Assemblywoman Veloma Veloria from Washington state was viewed
as the great hope of the Filipinos in the Pacific Northwest
as a possible Democratic congressional candidate in a heavily
Democratic district but she took herself out of the running
this year when she resigned her seat in the Assembly to accept
a job overseas.
Jeff Coleman, a Republican Assemblyman in Pennsylvania, was
seen as a shoo-in to be the Republican candidate for Congress
in a heavily Republican district when the incumbent retired
but he too resigned his Assembly seat this year.
California has never had a Filipino in its legislature, either
in the State Senate or in the State Assembly. The last chance
evaporated in March this year when former Milpitas Mayor Henry
Manayan lost in the Democratic primary for the Assembly seat
representing a part of Alameda and Santa Clara counties.
Manayan lost in part because the incumbent Filipino-American
mayor of Milpitas, Joe Esteves, whom Manayan endorsed when
he ran for mayor, actively campaigned for the other candidate.
Flips flop in politics.
This year, Myrna Lim is running a well-organized and well-funded
campaign for Supervisor in District 11 in San Francisco hoping
to become the first Fil-Am Supervisor in the City.
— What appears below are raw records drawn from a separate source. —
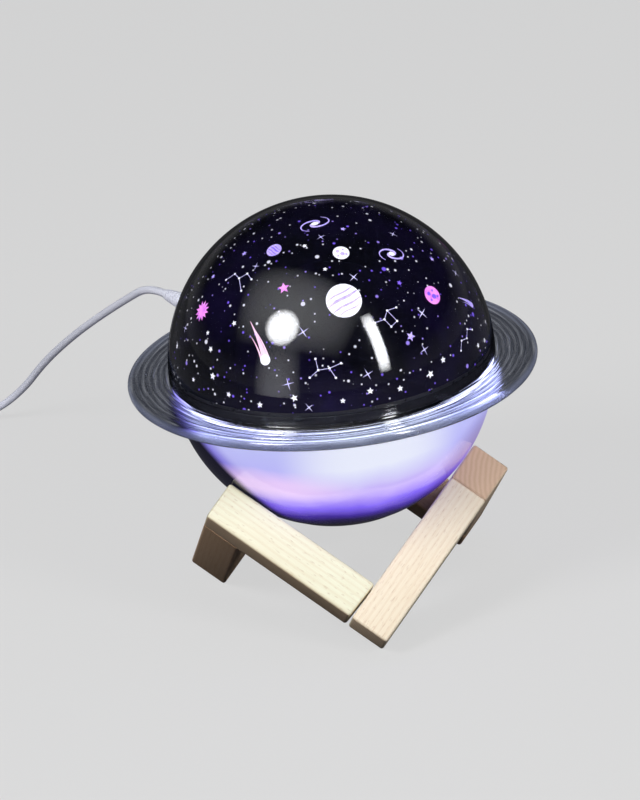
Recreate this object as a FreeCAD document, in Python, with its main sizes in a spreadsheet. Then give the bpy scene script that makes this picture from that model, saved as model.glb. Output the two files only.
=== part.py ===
import FreeCAD, Part
import math
import os
from types import SimpleNamespace
import Sketcher
from FreeCAD import Matrix, Placement, Rotation, Vector

# A night lamp in the shape of a ringed planet, which throws stars through a printed film dome.
# It sits on a zigzag cradle of six square wooden bars. The bars follow six edges of a cube that
# stands on a corner, so the cube's long diagonal is the upright axis of the lamp.
# Millimetres; Z is up, the origin is on the table under the middle of the lamp, -Y is the front.

doc = FreeCAD.newDocument("RingedStarLamp")
sheet = doc.addObject("Spreadsheet::Sheet", "Sizes")

SIZES = {
    # wooden cradle
    "bar_width": 20.0,
    "bar_length": 84.0,
    "bar_round": 1.4,
    "joint_gap": 0.3,
    "butt_angle": 3.0,
    "dowel_radius": 3.0,
    "dowel_length": 24.0,
    "dowel_chamfer": 0.6,
    "magnet_radius": 5.0,
    "magnet_thick": 3.0,
    "magnet_inset": 0.2,
    # lower half of the globe
    "bowl_radius": 77.5,
    "bowl_wall": 2.2,
    "seat_gap": 0.3,
    "rim_drop": 3.0,
    "ledge_width": 3.3,
    "ledge_thick": 3.0,
    "base_trim": 11.0,
    "boss_radius": 3.5,
    "boss_height": 9.0,
    "deck_screw_inset": 12.5,
    "collar_screw_inset": 3.0,
    "base_screw_inset": 3.3,
    "rib_width": 3.0,
    "cap_thick": 3.5,
    "pad_inner": 19.0,
    "pad_outer": 26.0,
    "pad_thick": 1.0,
    # ring of the planet
    "ring_reach": 21.0,
    "ring_seat": 1.9,
    "ring_thick": 5.0,
    "ring_edge": 2.0,
    "groove_start": 7.5,
    "groove_pitch": 2.2,
    "groove_width": 1.5,
    "groove_depth": 0.8,
    "ring_band": 4.2,
    "bead_start": 2.7,
    "bead_width": 1.4,
    "bead_height": 0.6,
    # upper half of the globe
    "dome_proud": 1.0,
    "dome_wall": 1.5,
    "dome_rise": 1.0,
    "film_space": 0.7,
    "film_wall": 0.8,
    "film_lift": 5.6,
    # chassis plate and what it carries
    "deck_inset": 0.5,
    "deck_thick": 2.0,
    "deck_hole": 5.0,
    "collar_width": 6.3,
    "collar_height": 3.4,
    "fit_gap": 0.3,
    "running_gap": 0.05,
    "post_radius": 11.0,
    "post_bore": 5.0,
    "post_flange": 6.5,
    "flange_thick": 2.0,
    "post_top": 14.0,
    "clip_groove": 0.9,
    "clip_width": 3.5,
    "clip_thick": 0.8,
    "clip_mouth": 12.0,
    "hub_wall": 3.45,
    "washer_thick": 0.5,
    "tray_thick": 1.9,
    "lip_width": 1.7,
    "lip_height": 2.0,
    # spur gears and the motor that turns them
    "gear_module": 0.8,
    "gear_teeth": 64.0,
    "pinion_teeth": 16.0,
    "gear_thick": 3.0,
    "backlash": 0.3,
    "motor_radius": 12.0,
    "motor_length": 15.0,
    "motor_plate": 1.0,
    "motor_ear": 18.0,
    "motor_nose": 4.0,
    "shaft_radius": 1.5,
    "shaft_depth": 7.0,
    # circuit boards and lights
    "board_thick": 1.6,
    "glow_board_gap": 1.5,
    "motor_gap": 2.0,
    "led_side": 5.0,
    "led_thick": 1.4,
    "star_board_radius": 10.0,
    "star_led_side": 3.5,
    "star_lens_radius": 5.0,
    "control_board_radius": 24.0,
    "standoff_inset": 4.0,
    "standoff_radius": 2.5,
    "board_height": 4.5,
    "pin_radius": 1.0,
    "switch_side": 6.0,
    "actuator_radius": 1.7,
    "actuator_height": 0.4,
    "chip_side": 7.0,
    "chip_thick": 1.2,
    # push buttons
    "button_radius": 4.0,
    "button_ring": 12.0,
    "button_lip": 1.3,
    "button_flange": 0.8,
    "button_recess": 0.4,
    "button_travel": 0.8,
    "press_gap": 0.1,
    # fasteners
    "screw_radius": 1.2,
    "head_radius": 2.4,
    "head_height": 1.4,
    "slot_width": 0.6,
    "slot_depth": 0.7,
    "screw_grip": 8.0,
    "short_grip": 3.4,
    # power inlet and its plug
    "inlet_drop": 2.2,
    "inlet_angle": 115.0,
    "inlet_width": 10.0,
    "inlet_height": 8.0,
    "inlet_length": 16.0,
    "inlet_inset": 0.5,
    "inlet_bore": 2.8,
    "inlet_depth": 10.0,
    "contact_pin": 0.65,
    "notch_width": 11.0,
    "plug_gap": 2.0,
    "plug_radius": 4.75,
    "plug_length": 40.0,
    "plug_bore": 1.1,
    "relief_length": 24.0,
    "relief_radius": 4.4,
    "relief_lip": 0.4,
    # lead
    "wire_radius": 1.1,
    "cord_radius": 2.25,
    "coil_radius": 25.0,
    "coil_turns_wide": 3.0,
    "coil_turns_high": 2.0,
    "usb_width": 12.0,
    "usb_height": 4.5,
    "usb_shell": 18.8,
    "usb_grip_width": 15.5,
    "usb_grip_height": 8.0,
    "usb_grip_length": 24.0,
    "usb_relief": 12.0,
}
for row, (name, number) in enumerate(SIZES.items(), start=1):
    sheet.set(f"A{row}", name)
    sheet.set(f"B{row}", str(number))
    sheet.setAlias(f"B{row}", name)
doc.recompute()


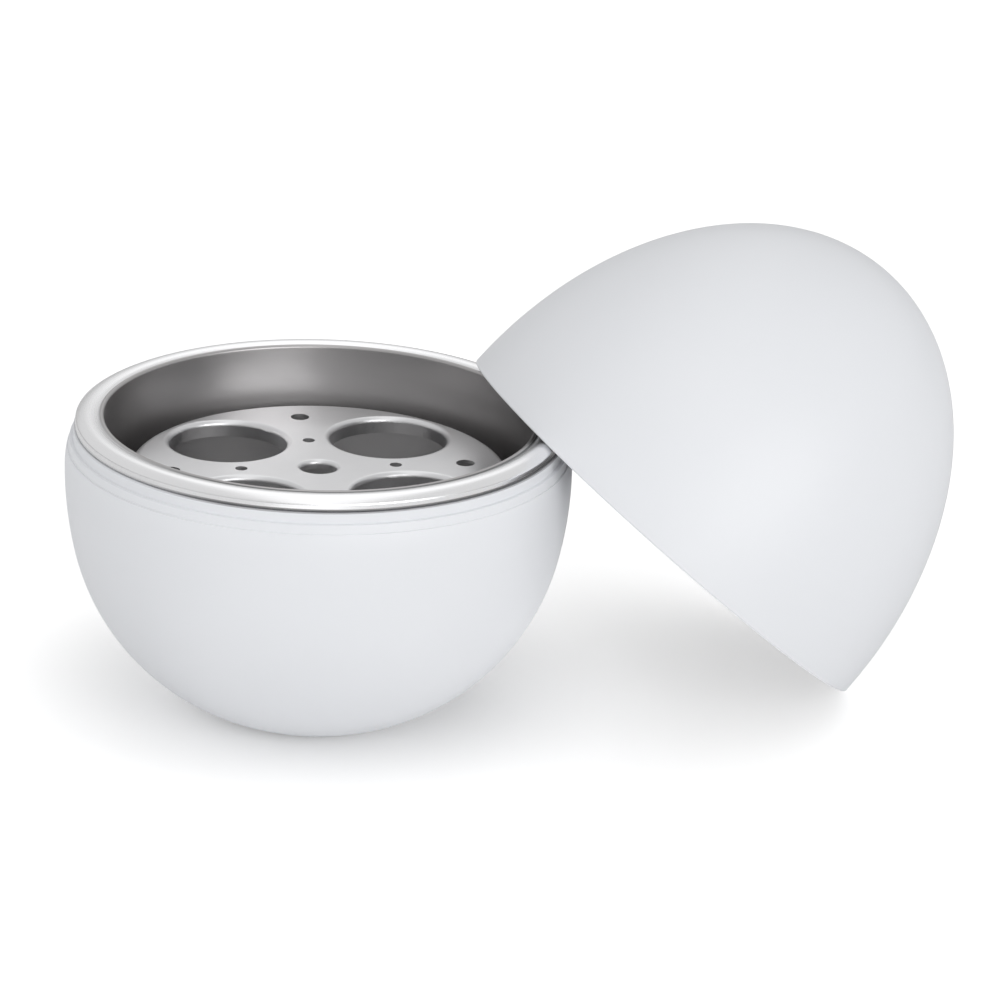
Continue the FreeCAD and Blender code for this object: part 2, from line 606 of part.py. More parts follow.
def lean_lid(pieces):
    """Lay the lid, tilted, with the lowest point of its edge on the table and the edge on the metal rim.
    It is moved in from the side until the gap to the crown of the rim is the one asked for."""
    edge = number("size.lid_edge_round")
    outer_ring = number(LID_RADIUS) - edge
    inner_ring = number(LID_INSIDE) + edge
    crown = point(CROWN_X, CROWN_Z)
    reach = number("size.rim_crown") + edge
    lean = math.asin(number(RIM_TOP + " + size.lean_lap") / (2 * outer_ring))
    height = outer_ring * math.sin(lean) - edge * math.cos(lean) + edge
    # The edge is tried at places a quarter of a degree apart over the side that faces the bowl. It is
    # flat between its two roundings, so some rings between them are tried as well.
    turns = [math.radians(quarter / 4) for quarter in range(360)]
    steps = 4
    rings = [inner_ring + (outer_ring - inner_ring) * step / steps for step in range(steps + 1)]

    def gap_at(middle):
        """The smallest gap between the edge and the crown with the mouth's middle at an x."""
        gaps = []
        for ring in rings:
            for turn in turns:
                x = middle - ring * math.cos(turn) * math.cos(lean) + edge * math.sin(lean)
                y = ring * math.sin(turn)
                z = height + ring * math.cos(turn) * math.sin(lean) + edge * math.cos(lean)
                gaps.append(math.hypot(math.hypot(x, y) - crown.x, z - crown.y) - reach)
        return min(gaps)

    near = outer_ring * math.cos(lean)
    far = outer_ring + crown.x
    halvings = 30
    for _ in range(halvings):
        middle = (near + far) / 2
        if gap_at(middle) < number("size.lean_gap"):
            near = middle
        else:
            far = middle
    tilt = FreeCAD.Rotation(FreeCAD.Vector(0, 1, 0), math.degrees(lean))
    for piece in pieces:
        piece.Placement = FreeCAD.Placement(FreeCAD.Vector(far, 0, height), tilt)


base_shell = make_base_shell()
base_liner = make_base_liner()
egg_rack = make_egg_rack()
lid_shell = make_lid_shell()
lid_liner = make_lid_liner()
place_rack(egg_rack)
lean_lid((lid_shell, lid_liner))
doc.recompute()

for item in doc.Objects:
    if "Invalid" in item.State or "Error" in item.State:
        raise RuntimeError("%s failed: %s" % (item.Name, item.State))

os.makedirs("parts", exist_ok=True)
for piece in (base_shell, base_liner, egg_rack, lid_shell, lid_liner):
    if piece.Shape.isNull() or not piece.Shape.isValid():
        raise RuntimeError("%s has no valid shape" % piece.Label)
    piece.Shape.exportStep("parts/%s.step" % piece.Label)
    box = piece.Shape.optimalBoundingBox()
    print("%-11s %8.1f mm3, x %6.1f to %6.1f, z %6.1f to %6.1f"
          % (piece.Label, piece.Shape.Volume, box.XMin, box.XMax, box.ZMin, box.ZMax))
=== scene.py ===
# %% [markdown]
# # Microwave egg cooker
# The real thing is egg-shaped and comes in two halves. The lower half is a moulded white plastic
# bowl. A spun aluminium liner hangs in it by a crowned metal rim, and a pressed rack with four
# holes stands inside. The upper half is a white plastic dome with a liner of its own. It leans on
# the rim.
# The frame gives every piece at its real size and place, in metres. This script gives the pieces
# their finished surfaces, and never moves them.

# %% Load the frame
import math

import bmesh
import bpy
from mathutils import Matrix, Vector


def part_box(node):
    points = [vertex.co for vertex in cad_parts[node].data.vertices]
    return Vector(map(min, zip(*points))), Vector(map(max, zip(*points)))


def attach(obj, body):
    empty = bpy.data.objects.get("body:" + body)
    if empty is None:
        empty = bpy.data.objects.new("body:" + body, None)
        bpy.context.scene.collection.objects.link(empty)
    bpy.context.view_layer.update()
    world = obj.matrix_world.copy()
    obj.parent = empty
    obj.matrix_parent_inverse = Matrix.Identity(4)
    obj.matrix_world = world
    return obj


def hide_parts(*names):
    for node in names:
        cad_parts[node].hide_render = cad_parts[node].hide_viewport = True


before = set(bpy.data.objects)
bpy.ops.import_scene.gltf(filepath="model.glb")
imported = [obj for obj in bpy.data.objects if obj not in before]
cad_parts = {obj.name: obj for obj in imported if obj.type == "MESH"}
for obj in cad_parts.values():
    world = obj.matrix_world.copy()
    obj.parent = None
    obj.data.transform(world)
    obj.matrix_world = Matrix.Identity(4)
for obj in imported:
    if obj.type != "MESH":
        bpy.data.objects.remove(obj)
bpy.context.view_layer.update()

for name in sorted(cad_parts):
    low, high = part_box(name)
    print(name, "from", [round(c, 4) for c in low], "to", [round(c, 4) for c in high])

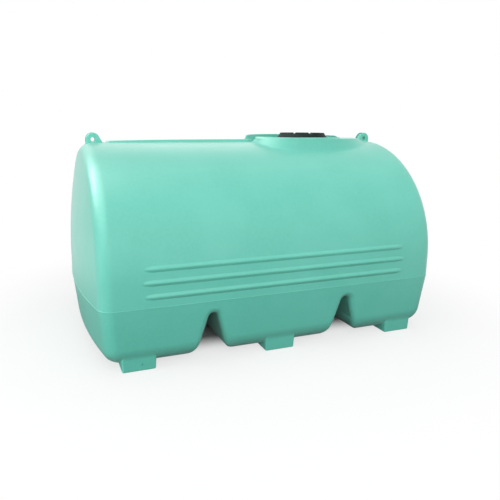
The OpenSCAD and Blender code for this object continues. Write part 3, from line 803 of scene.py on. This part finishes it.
def lamp(name, place, target, size, power):
    """A soft rectangular lamp at place, turned to target."""
    light = bpy.data.lights.new(name, "AREA")
    light.shape, light.size, light.size_y, light.energy = "RECTANGLE", size[0], size[1], power
    obj = bpy.data.objects.new(name, light)
    obj.location = place
    obj.rotation_mode = "QUATERNION"
    obj.rotation_quaternion = (Vector(target) - Vector(place)).to_track_quat("-Z", "Y")
    bpy.context.scene.collection.objects.link(obj)
    return obj


def surround():
    """An even white room: soft and dim as a light, white to the eye and in reflections."""
    dim, full = 0.57, 1.0
    s = Shader(bpy.data.worlds.new("studio"))
    bpy.context.scene.world = s.owner
    camera, glossy, through = (s.node("ShaderNodeLightPath", {}, {}, ray)
                               for ray in ("Is Camera Ray", "Is Glossy Ray", "Is Transmission Ray"))
    seen = s.larger(s.larger(camera, glossy), through)
    s.feed(s.tree.nodes["Background"], {"Color": (1, 1, 1, 1), "Strength": dim + seen * (full - dim)})


stage_floor()
# Lamps that light the surfaces and show in no reflection: name, place, target, size, watts
for spec in (("key", (-0.3, -5.2, 4.2), (0, 0, 0.7), (6.5, 3.0), 92),
             ("low", (-0.3, -6.0, 1.5), (0, 0, 0.6), (6.5, 2.0), 84),
             ("side", (-5.2, -1.2, 0.7), (-1.3, -0.4, 0.3), (2.4, 1.0), 92),
             ("top", (0.0, 0.3, 6.5), (0, 0, 0.5), (6.0, 4.0), 88)):
    lamp(*spec).visible_glossy = False
# Lamps that only show as soft highlights on the satin plastic, round the near left corner
CORNER = (-1.25, -0.5, 1.2)
for spec in (("sky_wide", (-4.4, -1.0, 5.2), CORNER, (6.5, 6.0), 170),
             ("sky_core", (-4.95, 1.2, 4.6), CORNER, (2.8, 2.8), 260),
             ("sky_top", (-2.55, -0.35, 6.2), CORNER, (4.0, 4.0), 130),
             ("sky_front", (-4.0, -3.4, 4.0), CORNER, (3.6, 3.6), 60),
             ("sky_rear", (0.0, 6.0, 5.5), (0, 0, 1.4), (12.0, 3.5), 120)):
    lamp(*spec).visible_diffuse = False
surround()
bpy.context.scene.view_settings.view_transform = "Standard"
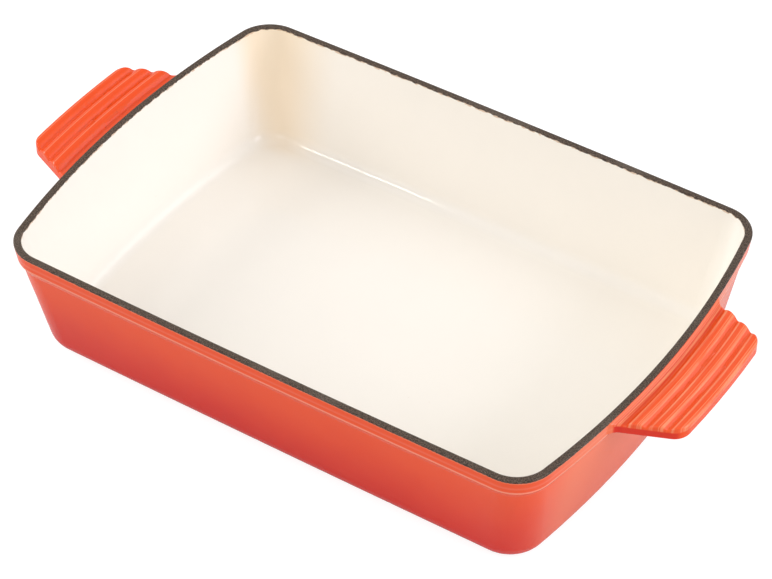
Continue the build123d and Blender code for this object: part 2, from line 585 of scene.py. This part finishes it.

But Myrna doesn't have the support of the Filipino American
Democratic Club of Joe Julian and Roy Recio nor of the Filipino
American Democratic Empowerment Council of Jose Caedo and
Osserman Caceres. And she also doesn't have the endorsement
of the local Republicans who are backing a little known Filipino
retired military man who shall remain little known.
And somewhere in the bowels of Los Angeles, a gadfly is hard
at work encouraging Filipinos to defeat my bid to win re-election
to the San Francisco Community College Board.
Will Flips flop in San Francisco too?